Daniel, you are a genious!

Okay, so here are some new questions for you...(Sorry!): The cylinder with high friction which could be the main reason for all the stress that I've suffered...was caused by a head gasket leak?  If so, fixing the leak will automatically fix the high friction on the cylider or a high friction needs to be fixed by some other way?  Is it possible for a cylinder to have high friction without having a leak in head gasket?  If so, how do I fix that problem?  

I'm pretty sure that the mechanic told me a while ago my spark plugs were NOT wet at the time when he changed them for me, but I didn't understand what he meant by it since these information was all new to me.

Thank you so much for your time, Daniel.  I appreciate it so much!

Sincerely,
Midori

Answer
Hi Midori,

Don't worry about it, my pleasure.

As for your question, a head gasket leak is normal when a car has a lot of kilometers on it.
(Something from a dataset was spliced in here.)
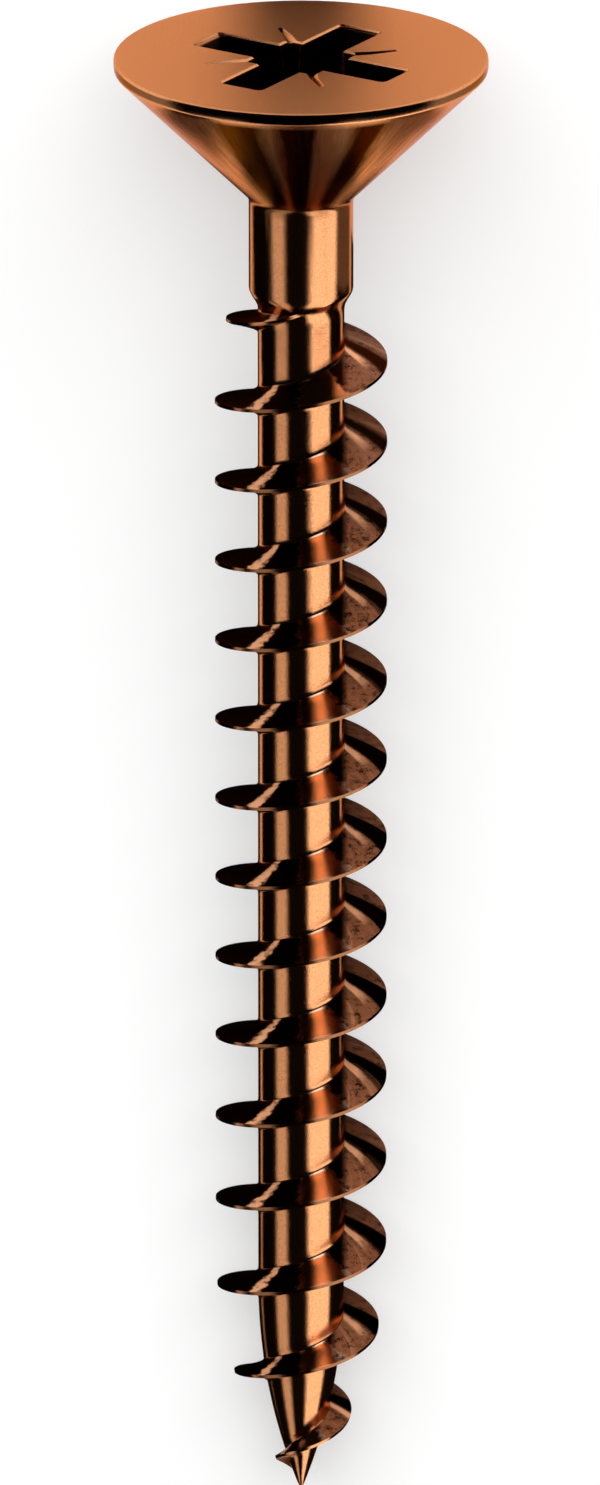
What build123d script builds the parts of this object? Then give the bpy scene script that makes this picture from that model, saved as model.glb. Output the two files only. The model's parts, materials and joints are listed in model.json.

Also if you start using synthetic oil as opposed to conventional oil it will start to leak. For the cylinder to cause friction it could be anything from poor oil to bad oil pressure not getting into the cylinder. Fixing the leak may not fix the friction issue but then again we don't know for certain that it is a friction issue. Z-Max might fix a friction issue if you have one, if not new cylinders rings and refinishing the cylinder walls would do it but now that's big money.

Z-Max is about 90 bucks and it could help you out. Check the spark plugs make sure they are good also make sure your radiator is not leaking with the dye. Those are the 2 things I would start with.